The following rights found in the major human rights treaties of the Inter-American system are among those that the Center for Reproductive Rights and its partners are asserting in the Mamerita case now before the Inter-American Commission on Human Rights.
"Every person has the right to have his life respected. This right shall be protected by law …. No one shall be arbitrarily deprived of his life." - Article 4, American Convention on Human Rights (ACHR)
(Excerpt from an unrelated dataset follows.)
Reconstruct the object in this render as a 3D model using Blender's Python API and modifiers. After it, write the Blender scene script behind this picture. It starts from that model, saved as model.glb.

"Every person has the right to have his physical, mental, and moral integrity respected." - Article 5, ACHR
"Everyone has the right to have his honor respected and his dignity recognized. No one may be the object of arbitrary or abusive interference with his private life, his family, his home …. Everyone has the right to the protection of the law against such interference or attacks." - Article 11, ACHR
"Everyone shall have the right to health, understood to mean the enjoyment of the highest level of physical, mental and social well-being .... the States Parties agree to recognize health as a public good and, particularly, to ... ensure ... satisfaction of the health needs of the highest risk groups and of those whose poverty makes them the most vulnerable." - Article 10, Inter-American Convention on the Prevention, Punishment and Eradication of Violence Against Women
The Inter-American Commission of Human Rights Is Not a Court
It is an autonomous organ of the 35-member Organization of American States that was created for the protection and promotion of human rights. This permanent body meets several times a year to examine complaints or petitions regarding specific cases of human rights violations. For the select number of cases they choose to pursue, the seven-member panel attempts to facilitate settlements between the parties involved. When parties fail to reach a settlement, the IACHR may refer the case on to the Inter-American Court of Human Rights.
Global Mechanisms for Justice Seekers
- The European Court of Human Rights has addressed multiple gender and reproductive rights cases during its 46 years in operation.
- The Optional Protocol, which was recently created by the UN Committee on the Elimination of Discrimination Against Women (CEDAW), enters into effect in 2001 and will allow individuals to bring cases against countries that have ratified the Women's Convention (and the Optional Protocol) but are failing to respect or protect women's rights.
- The Optional Protocol to the International Covenant on Civil and Political Rights also offers a complaint mechanism to individuals whose rights have been violated.